● REQUIREMENT: Include in the output exactly the lines from the opening of the data through the line containing "return plate.cut(holes +", and nothing more.

▼

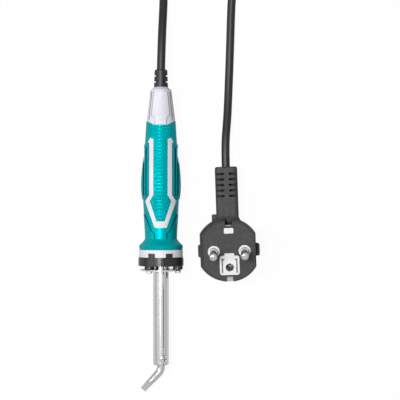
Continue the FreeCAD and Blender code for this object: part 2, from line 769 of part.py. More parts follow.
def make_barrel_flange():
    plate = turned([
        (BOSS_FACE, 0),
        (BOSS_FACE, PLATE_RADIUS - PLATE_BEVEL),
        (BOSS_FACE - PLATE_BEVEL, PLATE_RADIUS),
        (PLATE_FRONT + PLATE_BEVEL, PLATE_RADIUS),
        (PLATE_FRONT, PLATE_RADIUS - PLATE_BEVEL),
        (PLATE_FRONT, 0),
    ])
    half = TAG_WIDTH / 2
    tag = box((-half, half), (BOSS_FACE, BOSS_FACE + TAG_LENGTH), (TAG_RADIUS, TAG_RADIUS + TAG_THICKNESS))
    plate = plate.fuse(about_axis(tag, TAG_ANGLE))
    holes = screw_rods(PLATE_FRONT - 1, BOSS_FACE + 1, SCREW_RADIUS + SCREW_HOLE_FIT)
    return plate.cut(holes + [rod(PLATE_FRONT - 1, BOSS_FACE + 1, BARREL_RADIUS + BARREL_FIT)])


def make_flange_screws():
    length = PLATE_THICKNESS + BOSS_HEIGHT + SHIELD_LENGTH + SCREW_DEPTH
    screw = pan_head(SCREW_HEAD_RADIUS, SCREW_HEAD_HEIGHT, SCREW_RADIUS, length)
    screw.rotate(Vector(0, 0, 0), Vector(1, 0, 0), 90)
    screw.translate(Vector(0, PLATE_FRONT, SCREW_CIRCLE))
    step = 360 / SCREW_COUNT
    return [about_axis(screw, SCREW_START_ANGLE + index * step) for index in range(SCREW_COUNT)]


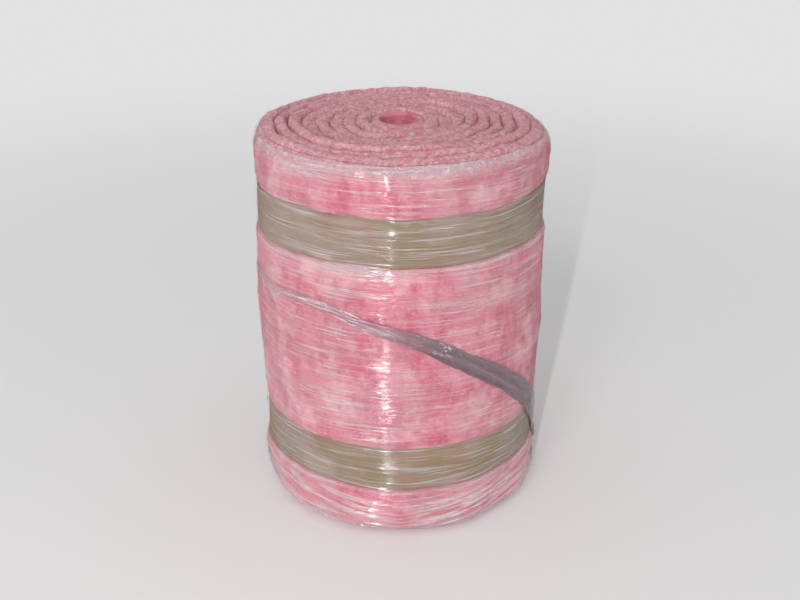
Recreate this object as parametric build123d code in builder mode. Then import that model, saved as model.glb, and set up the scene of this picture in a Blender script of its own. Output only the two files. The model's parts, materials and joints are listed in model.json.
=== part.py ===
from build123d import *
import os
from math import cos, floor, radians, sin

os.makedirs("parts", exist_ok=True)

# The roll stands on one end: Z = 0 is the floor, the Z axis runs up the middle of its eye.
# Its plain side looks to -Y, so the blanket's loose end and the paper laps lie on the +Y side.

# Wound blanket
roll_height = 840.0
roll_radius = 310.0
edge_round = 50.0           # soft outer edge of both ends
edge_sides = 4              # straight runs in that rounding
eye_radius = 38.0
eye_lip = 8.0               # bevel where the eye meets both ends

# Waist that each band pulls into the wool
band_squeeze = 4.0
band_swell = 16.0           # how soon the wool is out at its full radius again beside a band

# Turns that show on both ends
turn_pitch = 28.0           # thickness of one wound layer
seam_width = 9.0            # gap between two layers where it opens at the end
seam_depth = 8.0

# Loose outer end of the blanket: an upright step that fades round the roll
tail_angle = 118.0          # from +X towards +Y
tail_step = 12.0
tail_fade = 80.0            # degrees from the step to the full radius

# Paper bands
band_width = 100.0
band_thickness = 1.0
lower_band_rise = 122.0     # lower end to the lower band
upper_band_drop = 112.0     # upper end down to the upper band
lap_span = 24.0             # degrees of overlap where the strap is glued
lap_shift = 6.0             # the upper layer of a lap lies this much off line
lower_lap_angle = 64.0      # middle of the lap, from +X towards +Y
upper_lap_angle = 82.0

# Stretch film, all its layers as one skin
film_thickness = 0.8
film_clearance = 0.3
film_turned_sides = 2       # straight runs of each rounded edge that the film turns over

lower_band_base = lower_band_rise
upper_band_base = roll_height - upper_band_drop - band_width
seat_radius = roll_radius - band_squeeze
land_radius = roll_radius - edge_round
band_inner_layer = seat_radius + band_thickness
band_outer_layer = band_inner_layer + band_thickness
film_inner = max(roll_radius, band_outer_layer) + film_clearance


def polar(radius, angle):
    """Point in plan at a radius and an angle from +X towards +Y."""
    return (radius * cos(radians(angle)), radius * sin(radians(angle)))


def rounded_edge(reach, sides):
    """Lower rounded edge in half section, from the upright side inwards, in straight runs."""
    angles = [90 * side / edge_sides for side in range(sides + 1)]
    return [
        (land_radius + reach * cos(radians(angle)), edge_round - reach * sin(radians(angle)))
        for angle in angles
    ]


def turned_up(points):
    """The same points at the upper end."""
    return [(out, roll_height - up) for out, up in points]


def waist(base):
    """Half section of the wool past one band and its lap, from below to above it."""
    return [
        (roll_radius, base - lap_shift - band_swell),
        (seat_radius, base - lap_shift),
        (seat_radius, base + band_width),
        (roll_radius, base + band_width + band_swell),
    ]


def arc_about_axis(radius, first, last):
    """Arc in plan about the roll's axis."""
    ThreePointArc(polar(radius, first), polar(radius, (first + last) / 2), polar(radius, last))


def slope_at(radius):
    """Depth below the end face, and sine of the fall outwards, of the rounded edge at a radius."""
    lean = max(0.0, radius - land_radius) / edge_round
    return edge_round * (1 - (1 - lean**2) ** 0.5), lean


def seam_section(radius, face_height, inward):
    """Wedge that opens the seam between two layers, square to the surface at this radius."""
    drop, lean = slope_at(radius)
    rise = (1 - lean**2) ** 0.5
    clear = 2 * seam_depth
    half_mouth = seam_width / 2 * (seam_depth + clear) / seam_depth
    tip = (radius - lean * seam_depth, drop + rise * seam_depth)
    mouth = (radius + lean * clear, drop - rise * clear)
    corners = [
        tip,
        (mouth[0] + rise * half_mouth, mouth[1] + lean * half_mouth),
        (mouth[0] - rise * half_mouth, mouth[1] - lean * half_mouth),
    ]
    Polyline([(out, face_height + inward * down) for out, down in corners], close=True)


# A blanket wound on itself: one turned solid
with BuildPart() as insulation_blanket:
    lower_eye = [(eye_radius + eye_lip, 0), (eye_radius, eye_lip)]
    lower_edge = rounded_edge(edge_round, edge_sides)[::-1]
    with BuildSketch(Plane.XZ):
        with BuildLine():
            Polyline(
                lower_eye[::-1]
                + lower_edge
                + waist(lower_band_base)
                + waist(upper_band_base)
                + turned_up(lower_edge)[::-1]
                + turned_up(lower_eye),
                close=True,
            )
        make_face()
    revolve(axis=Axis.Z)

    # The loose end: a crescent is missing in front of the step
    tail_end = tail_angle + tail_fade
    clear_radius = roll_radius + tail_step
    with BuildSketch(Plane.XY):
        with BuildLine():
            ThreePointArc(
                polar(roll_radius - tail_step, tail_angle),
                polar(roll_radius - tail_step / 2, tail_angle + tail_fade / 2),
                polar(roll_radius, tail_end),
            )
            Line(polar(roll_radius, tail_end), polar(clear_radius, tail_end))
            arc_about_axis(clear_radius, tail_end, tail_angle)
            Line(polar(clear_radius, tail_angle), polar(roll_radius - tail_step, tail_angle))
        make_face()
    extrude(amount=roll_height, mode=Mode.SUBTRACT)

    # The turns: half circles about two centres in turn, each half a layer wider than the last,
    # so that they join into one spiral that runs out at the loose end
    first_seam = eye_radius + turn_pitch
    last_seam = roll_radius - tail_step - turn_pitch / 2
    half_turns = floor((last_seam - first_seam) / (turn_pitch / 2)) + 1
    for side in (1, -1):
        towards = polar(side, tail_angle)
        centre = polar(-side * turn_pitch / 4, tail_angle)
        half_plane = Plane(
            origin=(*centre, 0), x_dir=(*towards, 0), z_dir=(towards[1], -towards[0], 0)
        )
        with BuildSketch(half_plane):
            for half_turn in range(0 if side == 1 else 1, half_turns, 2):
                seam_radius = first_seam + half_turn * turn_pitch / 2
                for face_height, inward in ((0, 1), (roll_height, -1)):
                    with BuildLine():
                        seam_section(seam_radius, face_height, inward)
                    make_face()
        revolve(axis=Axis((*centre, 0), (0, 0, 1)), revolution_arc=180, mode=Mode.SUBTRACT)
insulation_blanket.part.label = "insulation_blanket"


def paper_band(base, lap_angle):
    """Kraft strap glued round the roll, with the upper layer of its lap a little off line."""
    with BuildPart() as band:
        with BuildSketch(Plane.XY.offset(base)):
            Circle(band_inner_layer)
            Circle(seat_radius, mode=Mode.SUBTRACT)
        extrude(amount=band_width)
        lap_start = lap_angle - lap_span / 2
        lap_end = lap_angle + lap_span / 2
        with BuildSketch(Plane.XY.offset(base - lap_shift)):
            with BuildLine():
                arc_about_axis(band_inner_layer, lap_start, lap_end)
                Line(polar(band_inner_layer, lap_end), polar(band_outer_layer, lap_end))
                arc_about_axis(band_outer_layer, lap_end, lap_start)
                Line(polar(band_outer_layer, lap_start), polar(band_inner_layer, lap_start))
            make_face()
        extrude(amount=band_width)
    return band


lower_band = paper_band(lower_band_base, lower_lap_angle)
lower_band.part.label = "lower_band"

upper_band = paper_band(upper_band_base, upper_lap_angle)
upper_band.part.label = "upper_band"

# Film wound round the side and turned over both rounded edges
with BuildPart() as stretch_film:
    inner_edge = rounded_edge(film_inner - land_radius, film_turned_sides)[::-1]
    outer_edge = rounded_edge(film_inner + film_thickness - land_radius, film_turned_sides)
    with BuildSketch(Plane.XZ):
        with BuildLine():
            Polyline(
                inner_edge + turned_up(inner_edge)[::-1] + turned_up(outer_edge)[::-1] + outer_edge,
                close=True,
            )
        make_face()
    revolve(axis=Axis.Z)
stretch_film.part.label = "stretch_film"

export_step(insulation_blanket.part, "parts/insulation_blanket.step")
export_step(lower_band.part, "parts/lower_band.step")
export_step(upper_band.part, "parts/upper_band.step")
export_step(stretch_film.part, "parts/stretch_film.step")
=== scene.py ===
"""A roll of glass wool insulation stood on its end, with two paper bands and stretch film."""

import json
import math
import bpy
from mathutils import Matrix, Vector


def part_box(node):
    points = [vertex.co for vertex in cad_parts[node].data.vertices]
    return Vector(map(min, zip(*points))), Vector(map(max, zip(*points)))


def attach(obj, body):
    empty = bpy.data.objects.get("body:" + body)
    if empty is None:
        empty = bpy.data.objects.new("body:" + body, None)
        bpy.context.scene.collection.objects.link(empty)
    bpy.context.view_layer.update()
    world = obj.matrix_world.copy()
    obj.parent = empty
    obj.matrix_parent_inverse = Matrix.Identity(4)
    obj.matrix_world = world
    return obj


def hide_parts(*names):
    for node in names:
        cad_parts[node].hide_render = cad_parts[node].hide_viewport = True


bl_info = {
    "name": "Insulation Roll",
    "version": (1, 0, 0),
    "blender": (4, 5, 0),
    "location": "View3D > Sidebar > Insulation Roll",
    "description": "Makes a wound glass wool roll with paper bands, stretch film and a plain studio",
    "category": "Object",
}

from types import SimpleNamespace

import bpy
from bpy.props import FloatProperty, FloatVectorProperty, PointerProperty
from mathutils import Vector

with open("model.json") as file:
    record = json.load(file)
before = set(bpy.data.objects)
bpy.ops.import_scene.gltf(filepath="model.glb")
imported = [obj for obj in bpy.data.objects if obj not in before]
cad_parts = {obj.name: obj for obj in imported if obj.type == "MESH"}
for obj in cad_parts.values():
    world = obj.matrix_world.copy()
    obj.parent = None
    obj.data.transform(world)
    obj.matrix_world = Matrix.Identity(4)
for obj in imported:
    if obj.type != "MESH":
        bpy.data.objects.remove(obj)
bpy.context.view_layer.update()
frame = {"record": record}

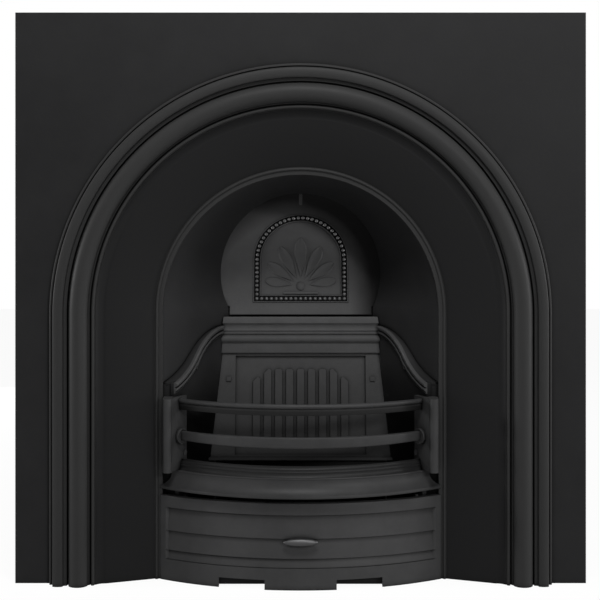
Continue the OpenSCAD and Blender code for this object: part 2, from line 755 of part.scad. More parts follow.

▲

● TASK RESULT:
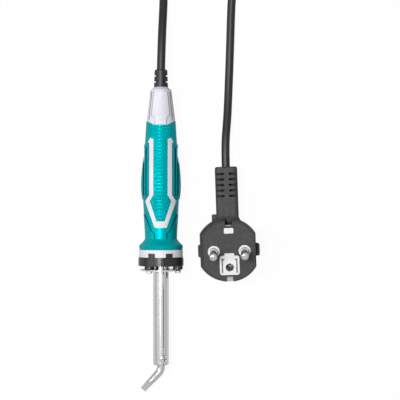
Continue the FreeCAD and Blender code for this object: part 2, from line 769 of part.py. More parts follow.
def make_barrel_flange():
    plate = turned([
        (BOSS_FACE, 0),
        (BOSS_FACE, PLATE_RADIUS - PLATE_BEVEL),
        (BOSS_FACE - PLATE_BEVEL, PLATE_RADIUS),
        (PLATE_FRONT + PLATE_BEVEL, PLATE_RADIUS),
        (PLATE_FRONT, PLATE_RADIUS - PLATE_BEVEL),
        (PLATE_FRONT, 0),
    ])
    half = TAG_WIDTH / 2
    tag = box((-half, half), (BOSS_FACE, BOSS_FACE + TAG_LENGTH), (TAG_RADIUS, TAG_RADIUS + TAG_THICKNESS))
    plate = plate.fuse(about_axis(tag, TAG_ANGLE))
    holes = screw_rods(PLATE_FRONT - 1, BOSS_FACE + 1, SCREW_RADIUS + SCREW_HOLE_FIT)
    return plate.cut(holes + [rod(PLATE_FRONT - 1, BOSS_FACE + 1, BARREL_RADIUS + BARREL_FIT)])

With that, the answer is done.